The data
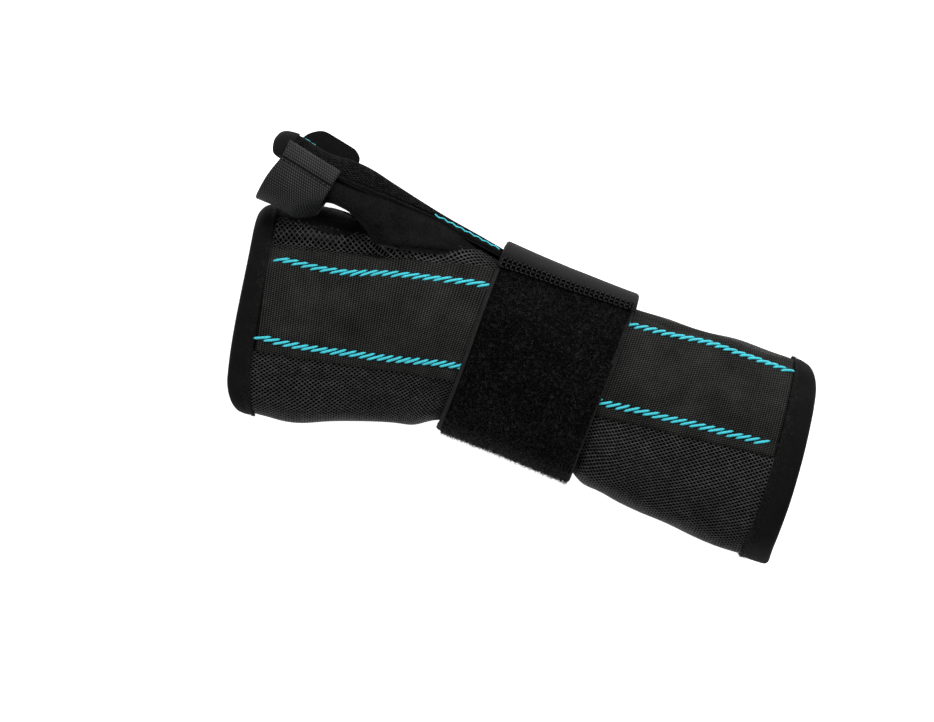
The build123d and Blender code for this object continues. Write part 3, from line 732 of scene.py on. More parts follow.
def relief_at(p):
    """The shared unevenness at points of the sleeve."""
    t, w = unroll(p[:, 0], p[:, 1])
    low = p[:, 2] < 24.0
    w = np.where(low, np.sign(w) * (half_round(t) - np.abs(w)), w)
    return relief(t, w)


def shell_from(bm, name, inner, outer, keep=None):
    """Closed cloth between two offsets of a bmesh skin; keep picks the faces that stay."""
    bm = bm.copy()
    if keep is not None:
        centres = np.array([f.calc_center_median()[:] for f in bm.faces])
        stay = keep(centres)
        bmesh.ops.delete(bm, geom=[f for f, s in zip(bm.faces, stay) if not s], context="FACES")
    bm.normal_update()
    bm.verts.index_update()
    co = np.array([v.co[:] for v in bm.verts])
    no = np.array([v.normal[:] for v in bm.verts])
    faces = [[v.index for v in f.verts] for f in bm.faces]
    rim = [[e.verts[0].index, e.verts[1].index, e.link_faces[0]] for e in bm.edges if e.is_boundary]
    wave = relief_at(co)[:, None]
    t, w = unroll(co[:, 0], co[:, 1])
    cx, cy, yaw, half = section(t)[:4]
    v = (-(co[:, 0] - cx) * np.sin(yaw) + (co[:, 1] - cy) * np.cos(yaw)) / half
    back = np.where((co[:, 0] < -95) & (co[:, 1] > BESIDE_THUMB), 0.0, corner(t, v))
    co = co + back[:, None] * np.stack((np.ones_like(t), 0.2 + 0 * t, 0 * t), -1)
    high, low = co + no * (outer + wave), co + no * (inner + wave)
    n = len(co)
    out = faces + [[k + n for k in reversed(f)] for f in faces]
    for a, b, f in rim:
        ring = [v.index for v in f.verts]
        if ring[(ring.index(a) + 1) % len(ring)] != b:
            a, b = b, a
        out.append([b, a, a + n, b + n])
    bm.free()
    uv = np.stack((co[:, 0], co[:, 1] * 0.7 + co[:, 2]), -1)
    return new_object(name, np.concatenate((high, low)), out, np.concatenate((uv, uv)))


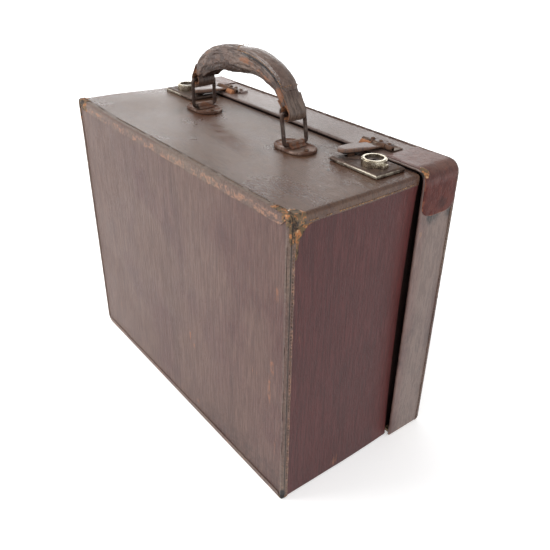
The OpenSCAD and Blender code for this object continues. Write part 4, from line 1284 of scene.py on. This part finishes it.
HASP_X = 134 * MM
HASP_TILT = -2.5 * DEG
HASP_SLANT = -4 * DEG
HASP_LEN = 50.5 * MM
HASP_HALF = 8 * MM
hasp_pin = Vector((HASP_X, (pin_lo.y + pin_hi.y) / 2, (pin_lo.z + pin_hi.z) / 2))
rivet_xs = [116 * MM, 127 * MM, 138 * MM]
rivet_y = hasp_pin.y + 9.5 * MM


def hasp_width(along):
    """Half width of the hasp at a distance from its pin."""
    root = lerp(HASP_HALF - 1.5 * MM, HASP_HALF, ramp(along, 0, 16 * MM))
    taper = lerp(root, HASP_HALF - 2 * MM, ramp(along, 32 * MM, HASP_LEN - 2 * MM))
    round_r = 7 * MM
    left = HASP_LEN - along
    if left < round_r:
        taper *= math.sqrt(max(0.0, 1 - (1 - left / round_r) ** 2))
    return taper


def hasp_place(x, along, z):
    """From the hasp's own axes, x across and along towards its tip, to the case's axes."""
    turn = Matrix.Rotation(HASP_TILT, 3, "X") @ Matrix.Rotation(HASP_SLANT, 3, "Z")
    return hasp_pin + turn @ Vector((x, -along, z))


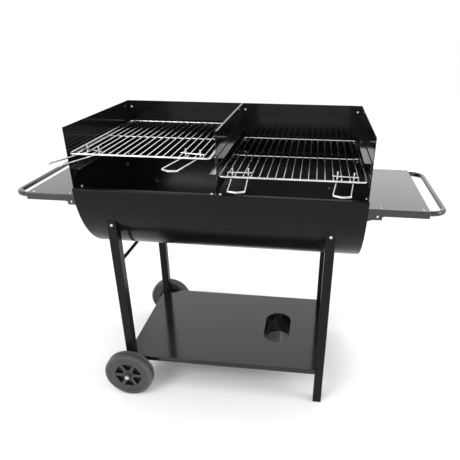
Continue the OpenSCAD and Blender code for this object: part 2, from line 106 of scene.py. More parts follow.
world = bpy.data.worlds.new("white_room")
world.use_nodes = True
world.node_tree.nodes["Background"].inputs["Color"].default_value = (1.0, 1.0, 1.0, 1)
world.node_tree.nodes["Background"].inputs["Strength"].default_value = 1.06
bpy.context.scene.world = world


def soft_box(name, place, target, size, watts):
    light = bpy.data.lights.new(name, "AREA")
    light.shape = "RECTANGLE"
    light.size, light.size_y = size
    light.energy = watts
    lamp = linked(name, light)
    lamp.location = place
    lamp.rotation_euler = (Vector(target) - Vector(place)).to_track_quat("-Z", "Y").to_euler()


soft_box("front_box", place=(-1.6, -2.6, 2.6), target=(0, 0, 0.5), size=(1.6, 1.2), watts=50)
soft_box("right_box", place=(3.0, -0.6, 2.2), target=(0, 0, 0.5), size=(1.2, 1.6), watts=30)
soft_box("back_box", place=(0.6, 5.0, 3.2), target=(0, 0, 0.6), size=(6.0, 2.6), watts=20)

CAMERA_YAW, CAMERA_DIP, CAMERA_ROLL = 7.012, 27.997, 0.322
camera_data = bpy.data.cameras.new("camera")
camera_data.sensor_width = 36.0
camera_data.lens = 36.54
camera_data.shift_x = -0.0565
camera_data.shift_y = 0.0798
camera = linked("camera", camera_data)
camera_turn = (
    Matrix.Rotation(math.radians(CAMERA_YAW), 3, "Z")
    @ Matrix.Rotation(math.radians(90 - CAMERA_DIP), 3, "X")
    @ Matrix.Rotation(math.radians(CAMERA_ROLL), 3, "Z"))
camera.rotation_euler = camera_turn.to_euler()
camera.location = (0.2349, -1.2692, 1.0517)
bpy.context.scene.camera = camera
bpy.context.scene.view_settings.view_transform = "Standard"

# ---------------------------------------------------------------- legs
# Four lengths of square steel tube with rolled corners, painted satin black and coped to the trough.
# The two left ones are short, for the axle, and each ends in a moulded plastic cap.


def ranged(nodes, links, value, low, high, from_low=0.3, from_high=0.7):
    spread = nodes.new("ShaderNodeMapRange")
    spread.inputs["From Min"].default_value = from_low
    spread.inputs["From Max"].default_value = from_high
    spread.inputs["To Min"].default_value = low
    spread.inputs["To Max"].default_value = high
    links.new(value, spread.inputs["Value"])
    return spread.outputs["Result"]


def raised(nodes, links, height, distance, below=None):
    bump = nodes.new("ShaderNodeBump")
    bump.inputs["Strength"].default_value = 1.0
    bump.inputs["Distance"].default_value = distance
    links.new(height, bump.inputs["Height"])
    if below is not None:
        links.new(below, bump.inputs["Normal"])
    return bump.outputs["Normal"]


def enamel(name, roughness, shine, coat, wave, peel=0.000012):
    """Black stoving paint: long waves of the sheet, fine orange peel, wiped-over haze and a little dust."""
    material, nodes, links, shader = node_material(name)
    haze = object_noise(nodes, links, scale=9.0, detail=5.0)
    dust = object_noise(nodes, links, scale=900.0, detail=2.0)
    speck = ranged(nodes, links, dust, low=0.0, high=1.0, from_low=0.66, from_high=0.8)
    tone = tinted(nodes, links, speck, (0.005, 0.005, 0.006), (0.03, 0.03, 0.03))
    links.new(tone, shader.inputs["Base Color"])
    links.new(ranged(nodes, links, haze, roughness * 0.75, roughness * 1.35), shader.inputs["Roughness"])
    sheet_waves = object_noise(nodes, links, scale=4.5, detail=1.0)
    orange_peel = object_noise(nodes, links, scale=420.0, detail=1.0)
    surface = raised(nodes, links, orange_peel, peel, below=raised(nodes, links, sheet_waves, wave))
    links.new(surface, shader.inputs["Normal"])
    links.new(surface, shader.inputs["Coat Normal"])
    shader.inputs["Specular IOR Level"].default_value = shine
    shader.inputs["Coat Weight"].default_value = coat
    shader.inputs["Coat Roughness"].default_value = 0.04
    return material


def moulded(name, tone, roughness):
    """Moulded plastic with a fine spark-eroded grain and slightly uneven shine."""
    material, nodes, links, shader = node_material(name)
    patch = object_noise(nodes, links, scale=25.0, detail=4.0)
    grain = object_noise(nodes, links, scale=1500.0, detail=2.0)
    dark = tuple(c * 0.8 for c in tone)
    light = tuple(c * 1.25 for c in tone)
    links.new(tinted(nodes, links, patch, dark, light), shader.inputs["Base Color"])
    links.new(ranged(nodes, links, patch, roughness * 0.85, roughness * 1.15), shader.inputs["Roughness"])
    links.new(raised(nodes, links, grain, distance=0.00006), shader.inputs["Normal"])
    return material


def shown(name, mesh, material, slot, body, *nodes_replaced):
    """Puts a finished mesh in the scene as one piece of the trolley."""
    piece = linked(name, mesh)
    mesh.materials.clear()
    mesh.materials.append(material)
    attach(piece, body)
    if nodes_replaced:
        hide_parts(*nodes_replaced)
    return piece


def applied(holder):
    """The mesh that an object's modifiers make; the object is then taken away."""
    depsgraph = bpy.context.evaluated_depsgraph_get()
    result = bpy.data.meshes.new_from_object(
        holder.evaluated_get(depsgraph), preserve_all_data_layers=True, depsgraph=depsgraph)
    bpy.data.objects.remove(holder)
    return result


SHARP_ANGLE = math.radians(40)


def dressed(mesh, bevel=0.0003, segments=2):
    """Breaks the sharp edges of a mesh and gives its flat faces even shading."""
    holder = linked("holder", mesh)
    for polygon in mesh.polygons:
        polygon.use_smooth = True
    if bevel:
        rounding = holder.modifiers.new("edges", "BEVEL")
        rounding.width = bevel
        rounding.segments = segments
        rounding.limit_method = "ANGLE"
        rounding.angle_limit = SHARP_ANGLE
        rounding.miter_outer = "MITER_ARC"
    even = holder.modifiers.new("shading", "WEIGHTED_NORMAL")
    even.keep_sharp = True
    return applied(holder)


WELD = 0.00001
FLAT_ANGLE = math.radians(0.4)
FOLD_ANGLE = math.radians(60)
CUT_WIDTH = 0.0031


def merged_copy(node):
    """A CAD piece as a joined-up mesh with whole flat faces."""
    bm = bmesh.new()
    bm.from_mesh(frame["nodes"][node].data)
    bmesh.ops.remove_doubles(bm, verts=bm.verts, dist=WELD)
    bmesh.ops.dissolve_limit(bm, angle_limit=FLAT_ANGLE, verts=bm.verts, edges=bm.edges)
    return bm


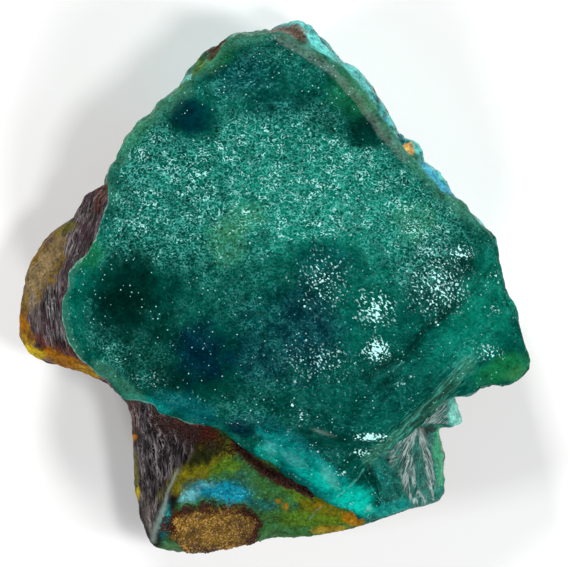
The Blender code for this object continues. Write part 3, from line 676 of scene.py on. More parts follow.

Exercise instructions
Take the line that contains "The OpenSCAD and Blender code for this object continues.", the line that contains "size=(6.0, 2.6), watts=20)", and all lines between, and give them again exactly; include no other line.

Written response
The OpenSCAD and Blender code for this object continues. Write part 4, from line 1284 of scene.py on. This part finishes it.
HASP_X = 134 * MM
HASP_TILT = -2.5 * DEG
HASP_SLANT = -4 * DEG
HASP_LEN = 50.5 * MM
HASP_HALF = 8 * MM
hasp_pin = Vector((HASP_X, (pin_lo.y + pin_hi.y) / 2, (pin_lo.z + pin_hi.z) / 2))
rivet_xs = [116 * MM, 127 * MM, 138 * MM]
rivet_y = hasp_pin.y + 9.5 * MM


def hasp_width(along):
    """Half width of the hasp at a distance from its pin."""
    root = lerp(HASP_HALF - 1.5 * MM, HASP_HALF, ramp(along, 0, 16 * MM))
    taper = lerp(root, HASP_HALF - 2 * MM, ramp(along, 32 * MM, HASP_LEN - 2 * MM))
    round_r = 7 * MM
    left = HASP_LEN - along
    if left < round_r:
        taper *= math.sqrt(max(0.0, 1 - (1 - left / round_r) ** 2))
    return taper


def hasp_place(x, along, z):
    """From the hasp's own axes, x across and along towards its tip, to the case's axes."""
    turn = Matrix.Rotation(HASP_TILT, 3, "X") @ Matrix.Rotation(HASP_SLANT, 3, "Z")
    return hasp_pin + turn @ Vector((x, -along, z))


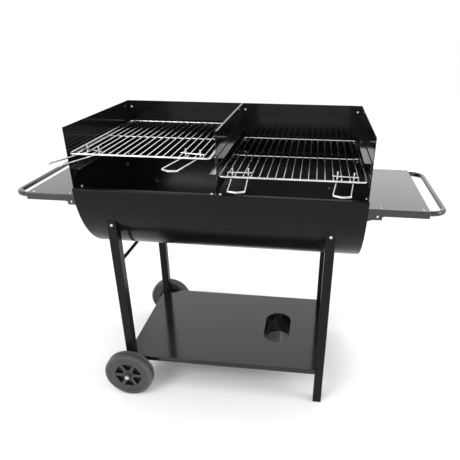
Continue the OpenSCAD and Blender code for this object: part 2, from line 106 of scene.py. More parts follow.
world = bpy.data.worlds.new("white_room")
world.use_nodes = True
world.node_tree.nodes["Background"].inputs["Color"].default_value = (1.0, 1.0, 1.0, 1)
world.node_tree.nodes["Background"].inputs["Strength"].default_value = 1.06
bpy.context.scene.world = world


def soft_box(name, place, target, size, watts):
    light = bpy.data.lights.new(name, "AREA")
    light.shape = "RECTANGLE"
    light.size, light.size_y = size
    light.energy = watts
    lamp = linked(name, light)
    lamp.location = place
    lamp.rotation_euler = (Vector(target) - Vector(place)).to_track_quat("-Z", "Y").to_euler()


soft_box("front_box", place=(-1.6, -2.6, 2.6), target=(0, 0, 0.5), size=(1.6, 1.2), watts=50)
soft_box("right_box", place=(3.0, -0.6, 2.2), target=(0, 0, 0.5), size=(1.2, 1.6), watts=30)
soft_box("back_box", place=(0.6, 5.0, 3.2), target=(0, 0, 0.6), size=(6.0, 2.6), watts=20)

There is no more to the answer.